Policjanci zatrzymują włamywaczy
Radomscy policjanci w ostatnich dniach zatrzymali 3 mężczyzn podejrzanych o włamania. Za przestępstwo to grozi kara do 10 lat pozbawienia wolności.
Policjanci z Komisariatu II wyjaśniali sprawę włamania do jednego z mieszkań na ulicy Domagalskiego. Z pomieszczeń zginął portfel z zawartością karty bankomatowej. Później w krótkich odstępach czasu ktoś płacił za zakupy oraz wypłacał gotówkę z bankomatów na łączną kwotę kilku tysięcy złotych. Funkcjonariusze ustalili podejrzanych o to przestępstwo i zatrzymali dwóch mieszkańców Radomia w wieku 45 i 55 lat.

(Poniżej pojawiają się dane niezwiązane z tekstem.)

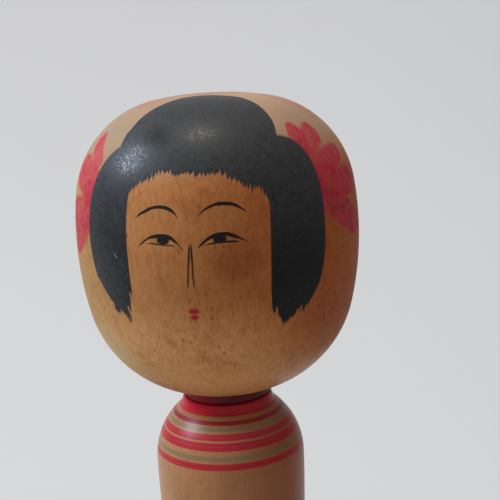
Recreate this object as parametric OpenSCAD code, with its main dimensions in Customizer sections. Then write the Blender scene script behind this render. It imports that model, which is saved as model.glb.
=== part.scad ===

Obaj trafili do policyjnej celi. Jak się okazało młodszy z mężczyzn najpierw ukradł klucze do mieszkania, w którym często przebywał, a następnie wykorzystując nieobecność domowników wszedł do środka i ukradł kartę swojej niedoszłej teściowej, by później ze znajomym wydać nie należące do niego pieniądze. Obaj usłyszeli zarzuty.
Natomiast policjanci z Komisariatu III otrzymali zgłoszenie o włamaniu do jednego z mieszkań na ulicy Siewnej. Nieznany sprawca włamał się do domu jednak po sprawdzeniu pomieszczeń nic nie zabrał. Krótko po otrzymaniu informacji o tym policjanci zatrzymali podejrzanego. To 26-latek mieszkający w okolicy. Mężczyzna wiedział, ze właścicielka jest w szpitalu i włamał się do domu, jednak nic wartościowego nie znalazł. Trafił do policyjnego aresztu i usłyszał zarzut usiłowania włamania.
Za kradzież z włamaniem kodeks karny przewiduje karę pozbawienia wolności do lat 10.